Mme la présidente. J’informe le Sénat que le groupe Union pour un mouvement populaire a fait connaître à la présidence le nom des candidats qu’il propose pour siéger à la commission du développement durable, des infrastructures, de l’équipement et de l’aménagement du territoire, en remplacement de Mme Geneviève Jean, dont l’élection a été annulée, et à la commission de la culture de l’éducation et de la communication, en remplacement de M. Cyril Pellevat, démissionnaire.
Ces candidatures vont être publiées et les nominations auront lieu conformément à l’article 8 du règlement.
4
Transition énergétique
Suite de la discussion en procédure accélérée d’un projet de loi dans le texte de la commission
Mme la présidente. L’ordre du jour appelle la suite de la discussion du projet de loi, adopté par l’Assemblée nationale après engagement de la procédure accélérée, relatif à la transition énergétique pour la croissance verte (projet n° 16, texte de la commission n° 264 rectifié, rapport n° 263, avis nos 236, 237 et 244).
Nous poursuivons la discussion des articles.
Titre IV (suite)
Lutter contre les gaspillages et promouvoir l’économie circulaire : de la conception des produits à leur recyclage
Mme la présidente. Dans la discussion des articles, nous en sommes parvenus, au sein du titre IV, à l’article 19.
Article 19
I. – (Supprimé)
I bis. – (Non modifié) Le III de l’article L. 110-1 du code de l’environnement est ainsi modifié :
1° Après la référence : « II, », la fin du premier alinéa est ainsi rédigée : « est recherché, de façon concomitante et cohérente, grâce aux cinq engagements suivants : » ;
2° Le 5° est ainsi rédigé :
« 5° La transition vers une économie circulaire. »
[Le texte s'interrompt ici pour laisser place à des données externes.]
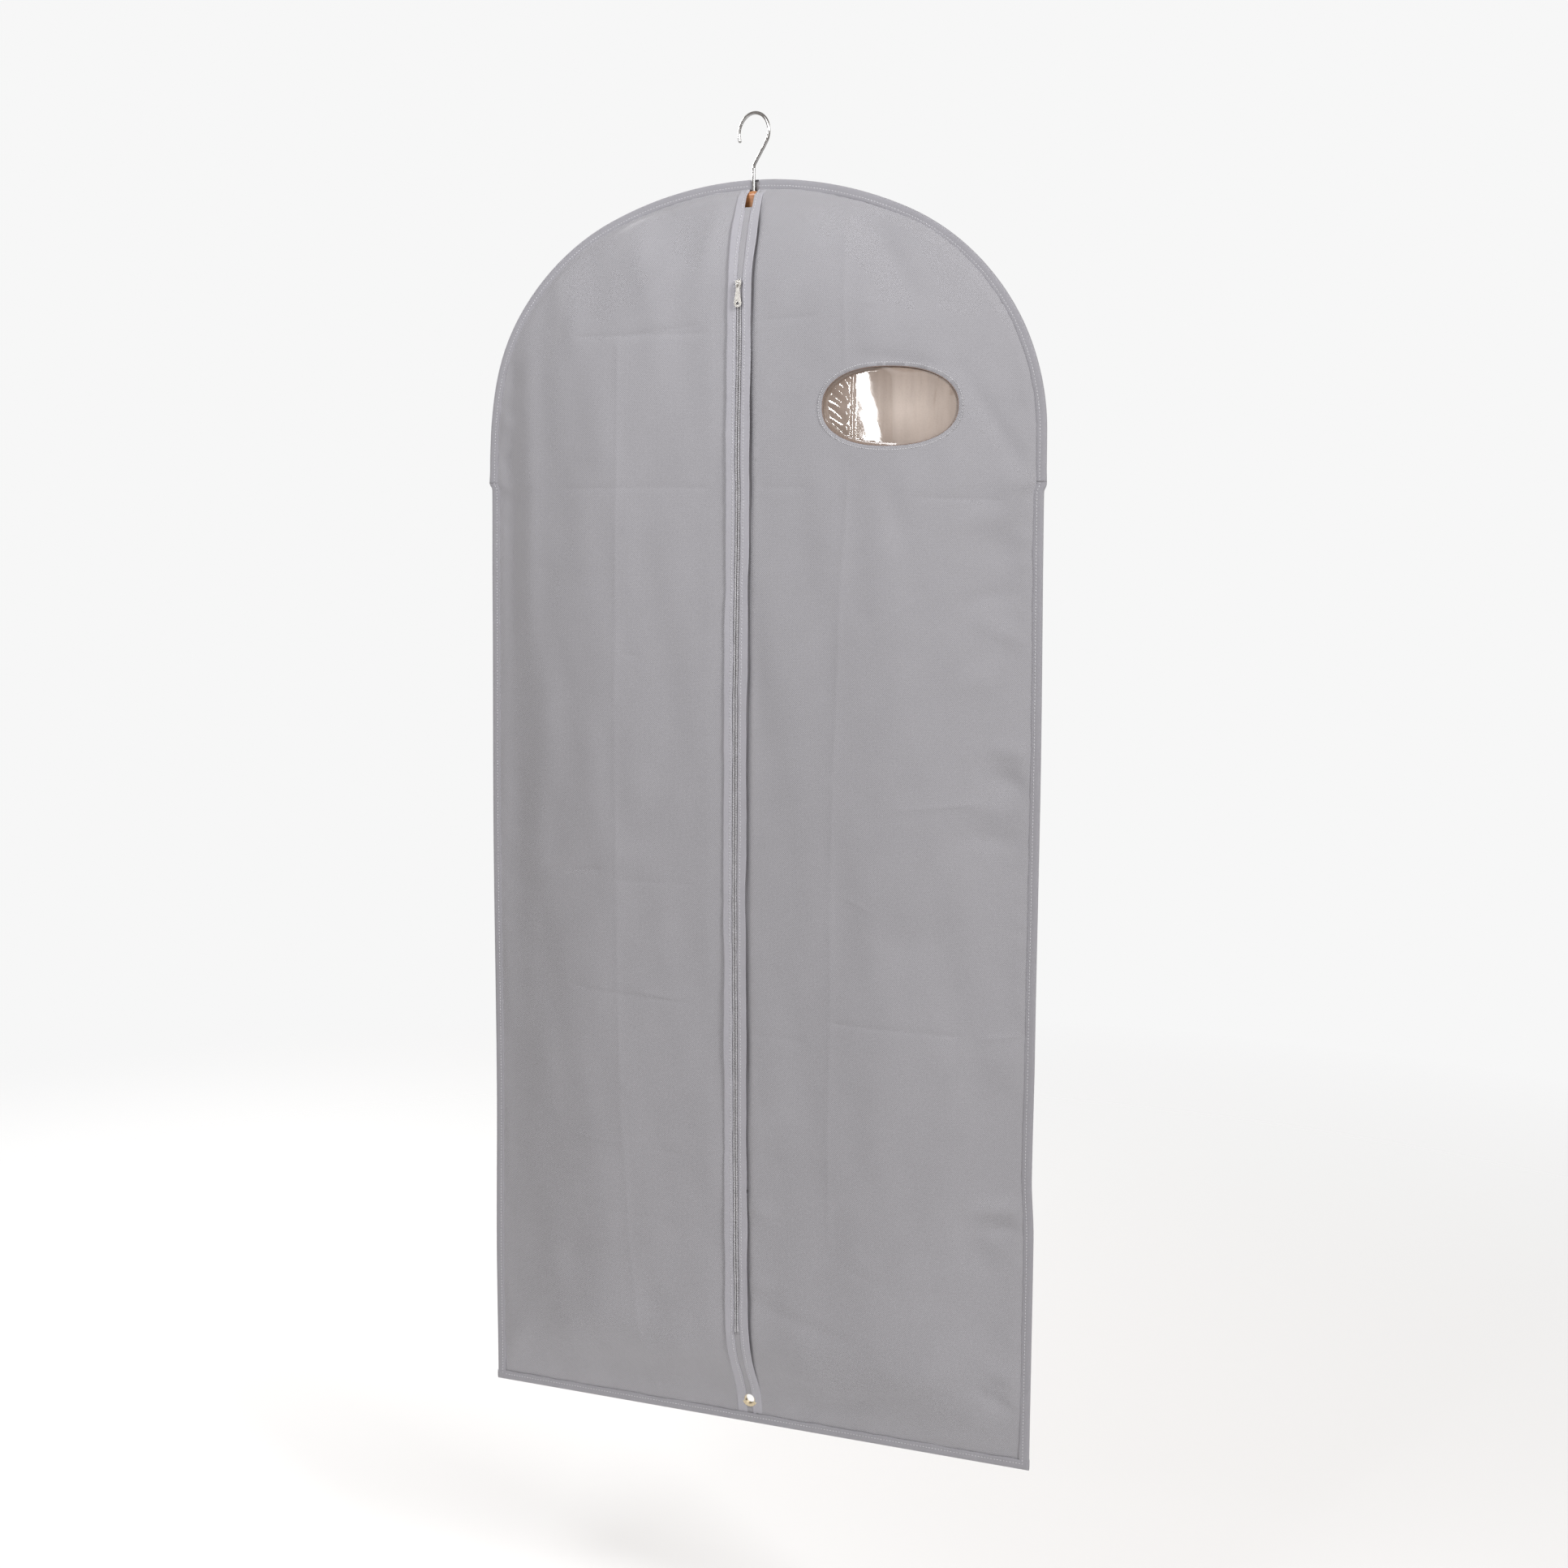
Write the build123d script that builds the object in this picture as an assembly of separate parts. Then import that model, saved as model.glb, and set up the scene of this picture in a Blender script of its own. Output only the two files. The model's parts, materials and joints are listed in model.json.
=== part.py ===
from build123d import *
import os
from math import atan2, copysign, cos, pi, sin, tan

os.makedirs("parts", exist_ok=True)

# The bag hangs from a rail. The origin is where the hook's inner crown rests on the rail.
# +X is the wearer's right of the bag as seen from the front, the front faces -Y, and +Z is up.

# Overall sizes, mm
bag_width = 630.0
bag_height = 1350.0
bag_top = 66.5          # the bag's top seam, below the rail contact
front_bulge = 42.0      # how far the front stands off the seam plane
back_bulge = 30.0
seam_y = 2.6            # the seam runs just behind the hook's stem

# Arched top: one crown arc on the axis and a shoulder arc at each side, all tangent
crown_ratio = 1.286     # crown radius over half the width
drop_ratio = 0.841      # where the sides turn vertical, below the top, over half the width

# Cloth layers
cloth = 1.0
facing_thick = 1.0
tape_thick = 0.6
film_thick = 0.3
thread_thick = 0.3
thread_width = 0.8
cut_gap = 0.2           # between cloth edges that are sewn side by side

# Binding round the edge
binding_width = 10.5
binding_thick = 1.0
binding_joint_drop = 315.0
binding_thread_inset = 6.2
stem_gap = 5.0

# How the cloth rises from the seam: side, top, bottom inset and share of the bulge
rise_steps = [
    (binding_width + 0.5, binding_width + 0.3, 38.5, 0.0, 0.0),
    (45.0, binding_width + 3.3, 50.0, 10.0, 5.0),
    (95.0, 52.0, 78.0, 0.67 * front_bulge, 0.63 * back_bulge),
    (150.0, 100.0, 112.0, front_bulge, back_bulge),
]

# Zip down the middle of the front
facing_gap = 6.2
facing_left_width = 10.6
facing_right_width = 9.4
facing_thread_inset = 2.4
panel_split = 15.0      # the front panels stop this far apart, under the facings
slot_width = 9.2        # the hanger slot above the zip
slot_end = 31.0
zip_start = 106.0
zip_end = bag_height - 118.0
zip_tape_reach = 14.0
coil_slot = 1.4
coil_outer = 2.3
coil_thick = 1.8

# Slider and pull tab
slide_clear = 0.3
slider_width = 6.8
slider_length = 9.0
slider_plate = 1.1
slider_back_plate = 0.9
slider_start = zip_start + 2.5
post_width = coil_slot - 2 * slide_clear
post_length = 3.0
bridge_inner = 1.0
bridge_outer = 2.0
bridge_width = 1.5
bridge_drop = 4.5
pull_length = 23.5
pull_thick = 1.2
pull_width = 8.0
pull_top_width = 4.4
pull_hole = 3.2
pull_eye_clear = 0.35

# Oval window in the right panel
window_x = 162.5
window_drop = 239.5
window_width = 139.6
window_height = 79.8
window_power = 2.3
window_lap = 6.0
window_thread_gap = 3.6

# Carrying eyelet near the bottom edge
eyelet_rise = 27.0
eyelet_outer = 17.6
eyelet_bore = 10.6
eyelet_wall = 0.6
eyelet_flange = 0.9
washer_outer = 16.6
washer_thick = 0.7
eyelet_clear = 0.1

# Hanger: a flat wooden body and a steel hook that turns in it
wire = 3.5
loop_outer = 43.8
neck_lean = 36.7        # the wire leaves the loop at this angle and runs straight to the stem
neck_bend = 9.0
hook_turn = 18.0        # the hook stands turned from the bag's plane
tip_angle = 200.0
bore_clear = 0.25
bore_depth = 30.0
hanger_thick = 10.0
hanger_round = 4.5
hanger_top = binding_width + 1.3
hanger_reach = 212.0
hanger_drop = 93.0
hanger_depth = 33.0

half = bag_width / 2
z_top = -bag_top
z_bottom = z_top - bag_height
crown_r = crown_ratio * half
shoulder_drop = drop_ratio * half
shoulder_r = (crown_r**2 - half**2 - (crown_r - shoulder_drop) ** 2) / (2 * (crown_r - half))
face_y = seam_y - front_bulge


def at(y):
    """The plane that is parallel to the bag at y; its normal points to the front."""
    return Plane.XZ.offset(-y)


def outline(side, top, bottom):
    """The bag's outline drawn in from its side, top and bottom edges."""
    w = half - side
    r1 = crown_r - side
    r2 = shoulder_r - side
    crown_z = z_top - crown_r + side - top
    shoulder_z = z_top - shoulder_drop + side - top
    shoulder_x = half - shoulder_r
    turn = atan2(crown_r - shoulder_drop, shoulder_x)
    tx = r1 * cos(turn)
    tz = crown_z + r1 * sin(turn)
    mx = shoulder_x + r2 * cos(turn / 2)
    mz = shoulder_z + r2 * sin(turn / 2)
    low = z_bottom + bottom
    edges = [
        Line((-w, low), (w, low)),
        Line((w, low), (w, shoulder_z)),
        ThreePointArc((w, shoulder_z), (mx, mz), (tx, tz)),
        ThreePointArc((tx, tz), (0, crown_z + r1), (-tx, tz)),
        ThreePointArc((-tx, tz), (-mx, mz), (-w, shoulder_z)),
        Line((-w, shoulder_z), (-w, low)),
    ]
    return make_face(edges)


def even(inset):
    return outline(inset, inset, inset)


def slab(face, y_from, y_to):
    """A flat sketch made solid between two depths."""
    low, high = min(y_from, y_to), max(y_from, y_to)
    return extrude(at(high) * face, amount=high - low)


def block(x0, x1, y0, y1, z0, z1):
    size = (abs(x1 - x0), abs(y1 - y0), abs(z1 - z0))
    return Pos((x0 + x1) / 2, (y0 + y1) / 2, (z0 + z1) / 2) * Box(*size)


def below(drop):
    """The height that is this far below the bag's top."""
    return z_top - drop


def bulk(front, shift):
    """Everything between the seam plane and a cloth surface, shift outside the lining."""
    sign = -1 if front else 1
    rings = []
    for side, top, bottom, rise_front, rise_back in rise_steps:
        rise = rise_front if front else rise_back
        rings.append(at(seam_y + sign * (rise + shift)) * outline(side, top, bottom))
    dome = loft(rings, ruled=True)
    if shift > 0:
        dome = dome + slab(even(binding_thick + cut_gap), seam_y, seam_y + sign * shift)
    return dome


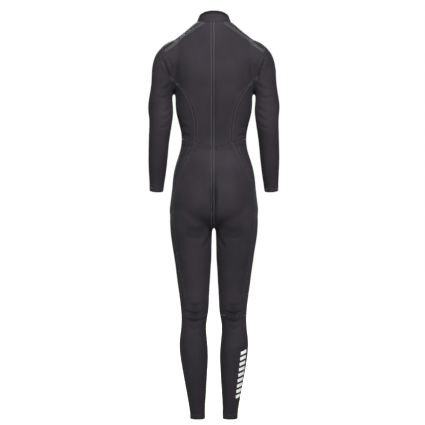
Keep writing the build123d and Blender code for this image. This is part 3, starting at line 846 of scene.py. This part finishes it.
def shell_piece(name, chosen, material, outer=0.0, inner=WALL):
    """Closed piece of neoprene from some of the skin's triangles, its thickness towards the wearer."""
    own = tris[chosen]
    used, compact = np.unique(own, return_inverse=True)
    own = compact.reshape(-1, 3)
    count = len(used)
    face = points[used] - normals[used] * outer
    back = points[used] - normals[used] * inner
    ends = sides_of(own)
    rim = ends[lone(ends)]
    walls = np.stack([rim[:, 1], rim[:, 0], rim[:, 0] + count, rim[:, 1] + count], axis=1)
    faces = own.tolist() + (own[:, ::-1] + count).tolist() + walls.tolist()
    obj = new_object(name, np.concatenate([face, back]).tolist(), faces, material)
    mesh = obj.data
    # the seam distance and the painted fold shade are handed to the material as point attributes
    for label_name, values in (("seam", seam_gap), ("painted_fold_shade_and_collar_edge", painted_fold_shade_and_collar_edge)):
        attribute = mesh.attributes.new(label_name, "FLOAT", "POINT")
        attribute.data.foreach_set("value", np.tile(values[used], 2).astype(np.float32))
    pair = np.empty(len(mesh.edges) * 2, np.int64)
    mesh.edges.foreach_get("vertices", pair)
    pair = np.sort(pair.reshape(-1, 2), axis=1)
    code = pair[:, 0] * (2 * count) + pair[:, 1]
    sharp = np.sort(rim, axis=1)
    sharp = np.concatenate([sharp, sharp + count])
    marked = np.isin(code, sharp[:, 0].astype(np.int64) * (2 * count) + sharp[:, 1])
    flag = mesh.attributes.new("sharp_edge", "BOOLEAN", "EDGE")
    flag.data.foreach_set("value", marked)
    return obj


FLAT_ROW = 0.012        # a panel's width is taken from rows about this high
LEAST_WIDTH = 0.0101
LEAST_FILL = 0.32       # least share of its flat rectangle that a sheet fills


def flat_size(chosen):
    """Width, length and area of a panel laid flat: its length along z and its widest row."""
    own = tris[chosen]
    area = 0.5 * np.linalg.norm(face_cross(points, own), axis=1)
    middle_height = points[own].mean(1)[:, 2]
    low, high = points[own][:, :, 2].min(), points[own][:, :, 2].max()
    rows = max(1, int(round((high - low) / FLAT_ROW)))
    step = (high - low) / rows
    total = np.bincount(np.minimum(((middle_height - low) / step).astype(int), rows - 1), area, rows)
    width = total.max() / step
    return max(width, LEAST_WIDTH), high - low, area.sum()


def declare_sheet(obj, width, length, area, on):
    """Rounds a sheet's flat size up to whole millimetres; the result is neither kept nor returned."""
    width, length = math.ceil(width * 1000) / 1000, math.ceil(length * 1000) / 1000
    if area < LEAST_FILL * width * length:
        width = area / (LEAST_FILL * length)


def limb(obj, name, side):
    """Attaches a piece to an empty for the trunk, a forearm or a lower leg; the pieces round the knees and elbows
    only get their transform applied.
    """
    if name in ("forearm_sleeve", "stitching_arm"):
        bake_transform(obj)
    elif name in BENDS_AT_KNEE + ("stitching_body", "knee_pad"):
        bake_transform(obj)
    elif name == "wrist_hem":
        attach(obj, f"forearm_{side}")
    elif name in LOWER_LEG:
        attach(obj, f"lower_leg_{side}")
    else:
        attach(obj, "suit")


for full_name in group_names:
    chosen = tri_label == index_of[full_name]
    group, _, side = full_name.rpartition("_")
    material = HEM_JERSEY if group.endswith("hem") else JERSEY
    obj = shell_piece(full_name + "_cloth", chosen, material)
    if full_name == "collar":
        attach(obj, "suit")
        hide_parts("collar")
    else:
        limb(obj, group, side)
        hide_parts(*[f"{member}_{side}" for member in GROUPS[group]])
    width, length, area = flat_size(chosen)
    declare_sheet(obj, width, length, area, [])

LINING_FROM, LINING_TO, LINING_EDGE = 0.0032, 0.0044, 0.014
centres = points[tris].mean(1)
by_zip = (centres[:, 1] > FRONT_HALF) & (np.abs(centres[:, 0]) < LINING_EDGE)
lined = (tri_label == index_of["collar"]) & ~by_zip
lining = shell_piece("collar_lining_cloth", lined, SKIN, LINING_FROM, LINING_TO)
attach(lining, "suit")
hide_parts("collar_lining")
declare_sheet(lining, *flat_size(lined), ["collar_cloth"])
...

I ter. – Après le même article L. 110-1, il est inséré un article L. 110-1-1 ainsi rédigé :
« Art. L. 110-1-1. – La transition vers une économie circulaire appelle une consommation sobre et responsable des ressources naturelles non renouvelables et des matières premières primaires ainsi que, en priorité, un réemploi et une réutilisation et, à défaut, un recyclage des déchets, des matières premières secondaires et des produits. La promotion de l’écologie industrielle et de la conception écologique des produits, l’utilisation de matériaux issus de ressources naturelles renouvelables gérées durablement, l’allongement de la durée du cycle de vie des produits, la prévention des déchets, des polluants et des substances toxiques, le traitement des déchets en respectant la hiérarchie des modes de traitement, la coopération entre acteurs économiques à l’échelle territoriale pertinente dans le respect du principe de proximité et le développement des valeurs d’usage et de partage et de l’information sur leurs coûts écologique, économique et social contribuent à cette nouvelle prospérité. »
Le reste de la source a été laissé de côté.